Un tema-chiave è quello del supporto nell’emergenza al sistema sociosanitario. La tenuta del servizio sanitario nazionale è stata infatti messa a dura prova, in modo particolare nelle regioni più esposte alla diffusione del Coronavirus e il personale medico-infermieristico ha pagato un prezzo altissimo, in termini di contagi e purtroppo di morti.

Il supporto ai medici di base, parallelamente all’obiettivo di sgravare il più possibile il sistema ospedaliero, è diventato un’esigenza primaria a cui si è cercato di fare fronte con diverse iniziative. Le Unità Speciali di Continuità Assistenziale (USCA), in particolare, sono state pensate per l’assistenza a domicilio dei pazienti affetti da Covid-19 che non necessitano di un ricovero.

L’esigenza di iniziative di questa natura era già stata avvertita in precedenza, come dimostra la sperimentazione avviata dal Progetto sperimentale di Modello organizzativo per l’integrazione dell’Assistente Sociale nell’Unità Territoriale Professionale della Medicina Generale che prevede la presenza di assistenti sociali negli studi associati dei medici di base, al fine di “affrontare la salute del cittadino nella sua globalità, promuovendo l’integrazione e il coordinamento degli interventi di natura sanitaria con quelli di tipo socio-assistenziale, per realizzare percorsi di presa in carico sociosanitaria che accompagnino il cittadino tenendo conto integralmente delle sue esigenze, con la massima attenzione per la qualità della vita”. Il progetto vede la partnership del Centro di Ricerca e Servizio sull’Integrazione Socio-Sanitaria (CRISS)dell’Università Politecnica delle Marche, del Consiglio Nazionale Ordine Assistenti Sociali, del Consiglio Regionale Marche dell’Ordine Assistenti Sociali, della Federazione Italiana Medici di Medicina Generale Marche, del Sindacato Unitario Nazionale Assistenti Sociali (SUNAS) ed è stato avviato inizialmente nella regione Marche, con il coordinamento scientifico della Prof.ssa Carla Moretti del CRISS.

La necessità di questo supporto deve essere riconosciuta al di là dell’emergenza, e oltre il ruolo cruciale che assume nella fase di progressivo allentamento del lockdown. Da qui si può partire, infatti, per progettare un sistema stabile all’interno del quale si realizzi un investimento sulla dimensione territoriale dell’assistenza e sulla continuità assistenziale, da attuare con l’integrazione tra sanitario e sociale e con una valutazione necessariamente multidimensionale.
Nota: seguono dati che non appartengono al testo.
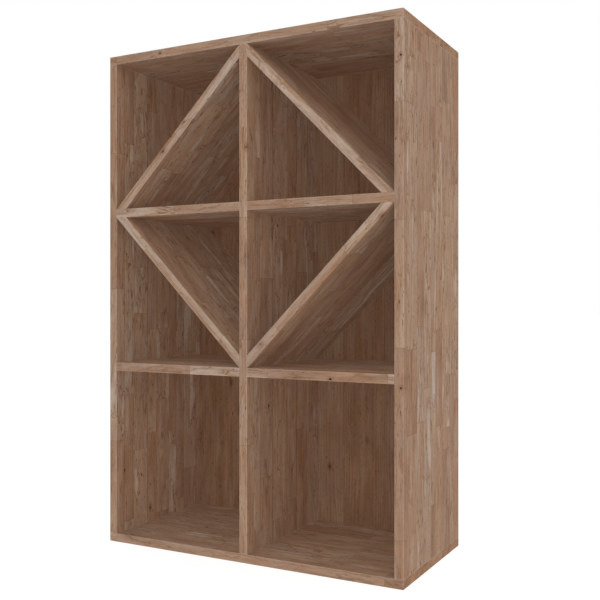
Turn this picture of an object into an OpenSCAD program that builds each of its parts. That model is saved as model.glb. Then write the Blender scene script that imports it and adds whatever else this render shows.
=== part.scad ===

Le USCA sembrano rispondere a un disegno organizzativo che contempli la valutazione multidimensionale, prevedendo al loro interno un ruolo fondamentale delle professioni sociali e del servizio sociale in particolare, essendo la presenza di questa professione esplicitamente prevista a supporto delle stesse USCA.

Nello specifico l’art. 1 c. 7 del Decreto Legge in esame prevede che

Ai fini della valutazione multidimensionale dei bisogni dei pazienti e dell’integrazione con i servizi sociali e sociosanitari territoriali, le aziende e gli enti del Servizio sanitario nazionale a supporto delle Unità speciali di continuità assistenziale […], possono conferire […] fino al 31 dicembre 2020, incarichi di lavoro autonomo, anche di collaborazione coordinata e continuativa, a professionisti del profilo di assistente sociale, regolarmente iscritti all’albo professionale, in numero non superiore ad un assistente sociale ogni due Unità per un monte ore settimanale massimo di 24 ore.

Si prospetta, quindi, l’assunzione di circa 600 assistenti sociali a livello nazionale. Si tratta di incarichi a tempo determinato; ma essi rappresentano, tuttavia, un riconoscimento importante del ruolo del servizio sociale nell’ambito dell’integrazione sociosanitaria, così come ha evidenziato il presidente dell’Ordine nazionale degli assistenti sociali Gianmario Gazzi.